───── Dataset content

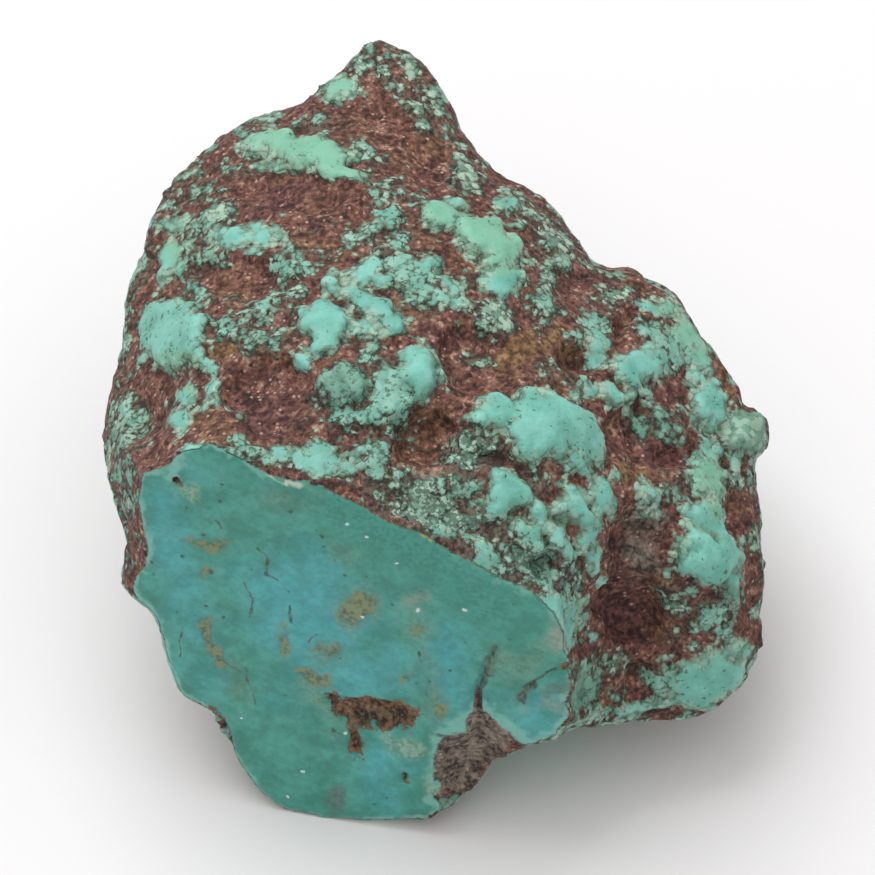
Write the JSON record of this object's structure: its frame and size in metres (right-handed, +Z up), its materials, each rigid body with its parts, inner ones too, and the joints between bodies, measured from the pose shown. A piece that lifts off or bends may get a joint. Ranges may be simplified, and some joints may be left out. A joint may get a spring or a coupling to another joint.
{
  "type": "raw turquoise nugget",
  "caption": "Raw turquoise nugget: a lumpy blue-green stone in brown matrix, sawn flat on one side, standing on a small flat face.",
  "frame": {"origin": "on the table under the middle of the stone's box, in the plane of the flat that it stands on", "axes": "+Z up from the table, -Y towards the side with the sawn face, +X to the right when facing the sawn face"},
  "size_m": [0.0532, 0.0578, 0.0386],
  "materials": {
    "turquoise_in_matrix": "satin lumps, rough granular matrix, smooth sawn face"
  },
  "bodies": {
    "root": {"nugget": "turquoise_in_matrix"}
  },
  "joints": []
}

──────────

> **Exercise aim**:
Using the data above, output each line exactly.

> **Final result**:
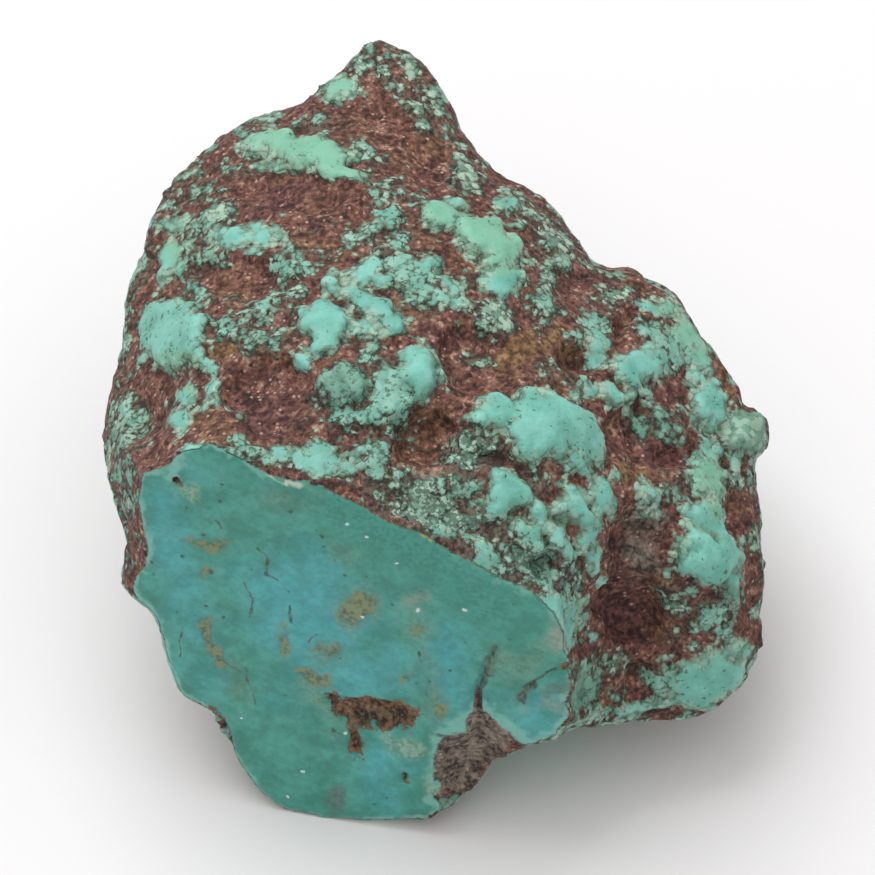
Write the JSON record of this object's structure: its frame and size in metres (right-handed, +Z up), its materials, each rigid body with its parts, inner ones too, and the joints between bodies, measured from the pose shown. A piece that lifts off or bends may get a joint. Ranges may be simplified, and some joints may be left out. A joint may get a spring or a coupling to another joint.
{
  "type": "raw turquoise nugget",
  "caption": "Raw turquoise nugget: a lumpy blue-green stone in brown matrix, sawn flat on one side, standing on a small flat face.",
  "frame": {"origin": "on the table under the middle of the stone's box, in the plane of the flat that it stands on", "axes": "+Z up from the table, -Y towards the side with the sawn face, +X to the right when facing the sawn face"},
  "size_m": [0.0532, 0.0578, 0.0386],
  "materials": {
    "turquoise_in_matrix": "satin lumps, rough granular matrix, smooth sawn face"
  },
  "bodies": {
    "root": {"nugget": "turquoise_in_matrix"}
  },
  "joints": []
}